The Intel Industry Analyst meetings are confidential so I can share only my impressions, not the content. However, more than I can remember since Andy Grove ran the company, last week Intel delivered a strategic message.
They highlighted a policy that, like IBM’s, is focused on ensuring top executives have the breadth to run the company and are clearly anticipating Paul Otellini’s retirement, which is likely still around a half decade out. They showcased advertising creative that is reminiscent of the legendary work they did with the Intel Bunnymen, and I think you’ll enjoy seeing Intel’s return to advertising prominence later this year.
They also showcased a string of strategic investments in areas like security. This is likely where the future wars for processors will be fought. And the company once again emphasized strategic purchases like MacAfee, which are designed to assure that future.
Intel recognized that it is weak in tablets and smartphones and have shifted substantial resources to address these shortcomings. But over all of there was a growing sense of “better together,” where having Intel at all parts of a solution – from desktops and handhelds to networking and servers and services – that ensures that the future for Intel will be bright.
Finally, while they didn’t speak of this, surrounding the event were moves in the background by Intel’s media group. An organization focused on bringing Intel into the living room to create a new media service that could provide a bandwidth-optimized rich HD/3D home experience currently unmatched.
In short, at Intel, it was all about the long-term future and ensuring Intel’s would be bright. Paul Otellini is earning his salary and has emerged from the shadow of legendary CEO Andy Grove by doing what IBM’s Sam Palmisano did, and making sure he will leaving Intel far better than he found it.
This week Tim Cook announced two more changes from Steve Jobs’s policy. Apple will institute a stock buyback program and pay dividends. His prior change was to reinstitute Apple’s charitable giving program, something that Steve Jobs had killed when he came back. Jobs felt that if investors wanted to be philanthropic they would do so with their own money. They didn’t invest in firms like Apple to do that for them. Given Apple’s success it is hard to argue that Steve wasn’t right.
Stock programs tend to eliminate reserves in order to raise stock price. They have only an adverse impact on the firm’s future because they reduce liquid assets and have no impact on the company’s ability to compete. In contrast to Intel, Apple has a very weak executive pool to replace Cook and Cook wasn’t really trained to replace Steve Jobs, he was trained to supplement him.
Cook historically did the jobs that Steve didn’t want to do, so while he was the best of those inside the firm he wasn’t really groomed to replace Steve. And if Apple has a grooming program to replace Cook it isn’t being disclosed.

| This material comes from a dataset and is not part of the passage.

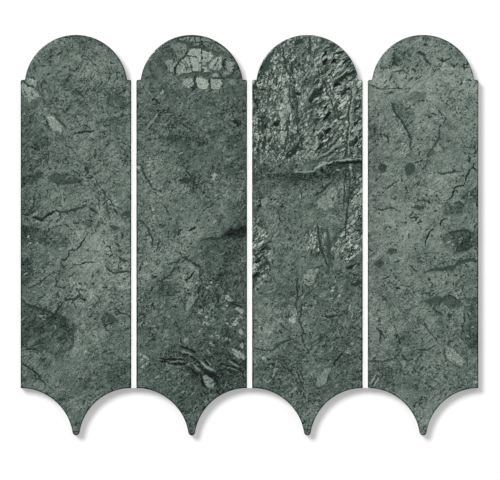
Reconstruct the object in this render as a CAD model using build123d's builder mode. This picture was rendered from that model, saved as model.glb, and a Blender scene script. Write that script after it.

As a result Apple is increasingly looking tactical, largely living off Jobs’s legacy. But changes are tied to improving the firm’s image with things like philanthropy or increasing the perceived value of its stock -– not in investing in the company’s future.
In the end that may make the new Apple seem much more like the old Apple.
Corporations are designed to be eternal but few actually work to ensure this immortality. There are a handful of firms that were around when IBM reached its 50-year anniversary that were around at IBM’s birth. And 50 years later that handful has dropped to a few fingers.
That’s thousands of avoidable failures of companies and millions of jobs lost because executives couldn’t see beyond the tactical and build for the future. Intel is the only company in technology that has a top cultural anthropologist, Genevieve Bell, running a lab analyzing the future to ensure Intel can anticipate it.
They showcase that a younger firm can learn from an older one in order to survive. Apple’s star is burning brighter but at greater risk of burning out because it hasn’t learned this lesson yet. And the technology graveyard is full of Digitals, Compaqs, Osbornes, Commodores, Netscapes, Suns, Palms and other firms that simply couldn’t figure out that if you don’t make sure you are planning for tomorrow, you’ll likely not be around when tomorrow comes.